The passage turns on the sudden appearance of a storm as the disciples cross the lake. Their boat is nearly swamped. This squall recalls to my mind the way God spoke to Job out of a whirlwind (Job 38:1). The storms of life, actual and metaphorical, often become the means by which God gets our attention so that we listen to his word.

The disciples woke Jesus with the question, “Teacher, don’t you care if we drown?” Our doubts are sometimes along the same lines. We know that God exists, just as the disciples knew that Jesus was with them in the boat. We question, not God’s existence, but God’s concern for us. Does God want to heal us? Does God want to save our marriage or protect our children or give meaning to our work? The disciples were not the first ones to plead with God to wake up and do something, to show that he cared for them. The psalmists made similar pleas. For example, Psalm 44:23, reads, “Awake, Lord! Why do you sleep? Rouse yourself!” 

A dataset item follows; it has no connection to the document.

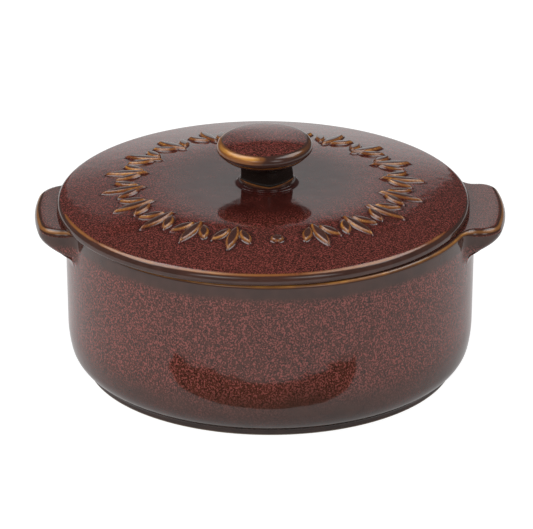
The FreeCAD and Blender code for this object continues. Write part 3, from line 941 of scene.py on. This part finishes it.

“Peace, be still.” (KJV, v. 39) Those words of Jesus used to calm the storm have become the words of an uplifting hymn Master the Tempest Is Raging www.youtube.com/watch?v=mmLtRae65Bg

Jesus asked the disciples why they were afraid and he probed further asking, “Do you still have no faith?” (v. 40) Trust and obedience in the Lord removes our fear. When we are with Jesus we are safe. The winds will calm. The boat will get to the other side, the other side of the lake or the other side of this life. Either way we are safe with Jesus. That is the faith to which he called the disciples. 

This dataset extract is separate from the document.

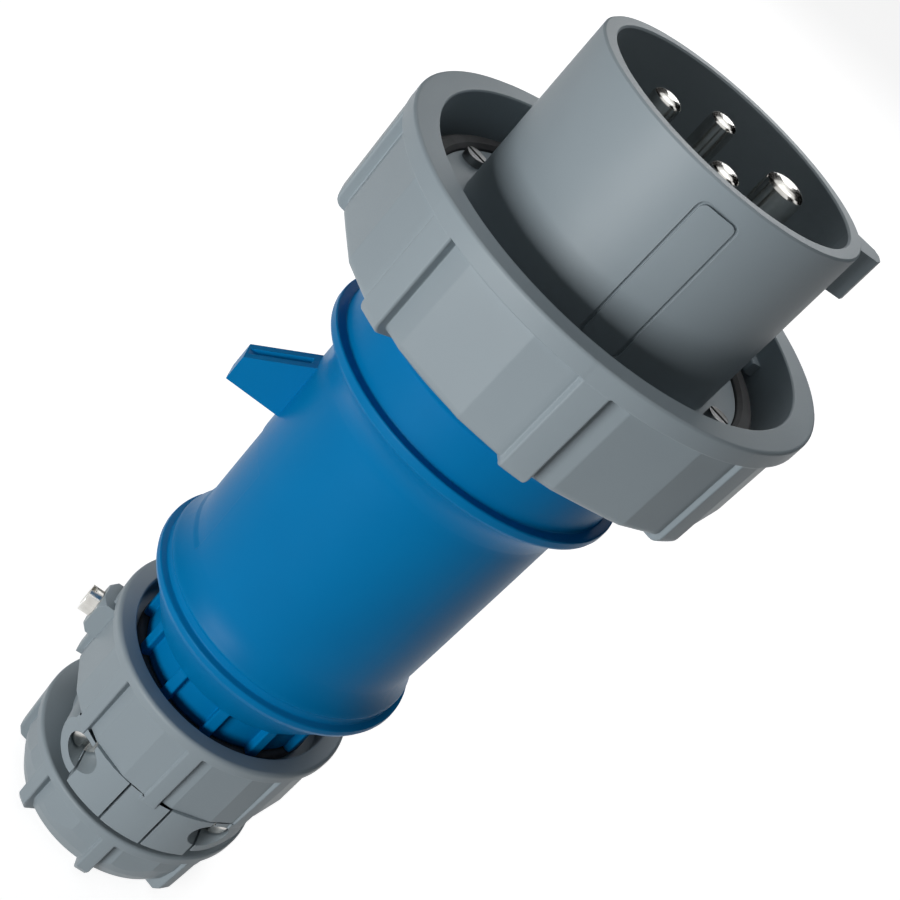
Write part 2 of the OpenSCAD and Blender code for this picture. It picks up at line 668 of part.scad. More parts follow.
module clamp_nuts() color(zinc) for (x = [-1, 1]) translate([x * clamp_screw_x, 0, z_clamp])
  rotate([-90, 0, 0]) translate([0, 0, jaw_seat]) difference() {
    cylinder(r = clamp_head_r, h = clamp_nut_h, $fn = 6);
    translate([0, 0, -1]) cylinder(r = clamp_shank_r + run_gap, h = clamp_nut_h + 2);
  }

// Cable seal, the slip ring behind it and the nut that presses them

nut_wall = 3;
slip_t = 2.4;
slip_gap = 0.1;
z_slip = nut_wall + slip_gap;
z_seal = z_slip + slip_t + slip_gap;
seal_bore_r = cable_r - 3;
nut_bore_r = spigot_r + run_gap;
nut_floor_deep = nut_r - 1.9;
nut_floor_shallow = nut_r - 0.8;

module cable_seal() color(rubber) rotate_extrude() polygon([
  [seal_bore_r, z_seal], [spigot_bore_r - 0.05, z_seal],
  [spigot_bore_r - 0.05, z_gland_rear - 1.6], [seal_bore_r + 4, z_gland_rear + 1],
  [seal_bore_r, z_gland_rear + 1]
]);

module slip_ring() color(grey)
  tube(spigot_bore_r - 0.3, cable_r - 1, z_slip, z_slip + slip_t);

module nut_skin() rotate_extrude() polygon([
  [0, 0], [nut_r - 4.6, 0], [nut_r - 1.6, 1.2], [nut_r - 0.5, 3],
  [nut_r, nut_len - 0.7], [nut_r - 0.6, nut_len], [0, nut_len]
]);

module rear_nut() color(grey) difference() {
  union() {
    intersection() {
      nut_skin();
      disc(nut_r + 1, nut_len - 2.3, nut_len + 1);
    }
    intersection() {
      rotate_extrude() polygon([
        [0, 0], [nut_r - 6, 0], [nut_r - 3.4, 1.6], [nut_r - 1.7, 5.2],
        [nut_r, nut_len - 2], [0, nut_len - 2]
      ]);
      linear_extrude(nut_len - 2) flats(nut_floor_deep, nut_floor_shallow);
    }
    ribs(nut_floor_shallow - 0.4, nut_r, 0, nut_len) nut_skin();
  }
  disc(cable_r, -1, nut_wall + 1);
  disc(nut_bore_r, nut_wall, nut_len + 1);
}

pin_carrier();
earth_pin();
line_pin_1();
line_pin_2();
line_pin_3();
terminal_screws();
carrier_screws();
face_seal();
lock_ring();
housing();
housing_seal();
neck_seal();
gland_body();
lock_block();
lock_screw();
near_jaw();
far_jaw();
clamp_screws();
clamp_nuts();
cable_seal();
slip_ring();
rear_nut();
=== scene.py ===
import bpy
import bmesh
import json
import math
import numpy as np
from mathutils import Matrix, Vector


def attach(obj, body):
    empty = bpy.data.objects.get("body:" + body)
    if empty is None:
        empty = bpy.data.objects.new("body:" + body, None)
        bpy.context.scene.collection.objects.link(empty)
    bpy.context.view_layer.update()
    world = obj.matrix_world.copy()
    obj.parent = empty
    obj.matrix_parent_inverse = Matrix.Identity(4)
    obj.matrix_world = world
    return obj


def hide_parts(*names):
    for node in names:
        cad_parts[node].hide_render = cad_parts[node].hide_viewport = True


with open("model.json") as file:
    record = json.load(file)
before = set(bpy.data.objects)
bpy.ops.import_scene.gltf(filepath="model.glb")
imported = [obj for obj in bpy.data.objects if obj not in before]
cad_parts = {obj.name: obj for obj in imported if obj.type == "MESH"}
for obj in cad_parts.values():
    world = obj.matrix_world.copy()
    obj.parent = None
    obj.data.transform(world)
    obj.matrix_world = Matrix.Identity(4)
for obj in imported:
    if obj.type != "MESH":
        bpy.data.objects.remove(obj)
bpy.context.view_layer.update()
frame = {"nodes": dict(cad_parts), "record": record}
mm = 0.001

# camera: seen from slightly above the ring, rolled so that the plug leans across the picture
viewpoint = {
    "aroundAxis": -103.82,   # degrees from +X, which points at the key
    "fromAxis": 230.04,      # millimetres
    "height": 231.28,
    "heading": 75.80,
    "tiltDown": 28.17,
    "roll": 43.67,
    "lens": 62.96,
}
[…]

They struggled and so do we. Yet they were amazed at the calming of the storm and, at least tentatively, declared their faith with the question, “Who is this? Even the wind and the waves obey him!” They had much ahead in their journey with Jesus to amaze them. After the cross and the resurrection they no longer asked, “Who is this?” They proclaimed the Gospel, Jesus is Lord! We live with that same Gospel which is able to give us faith and freedom from fear. God grant it!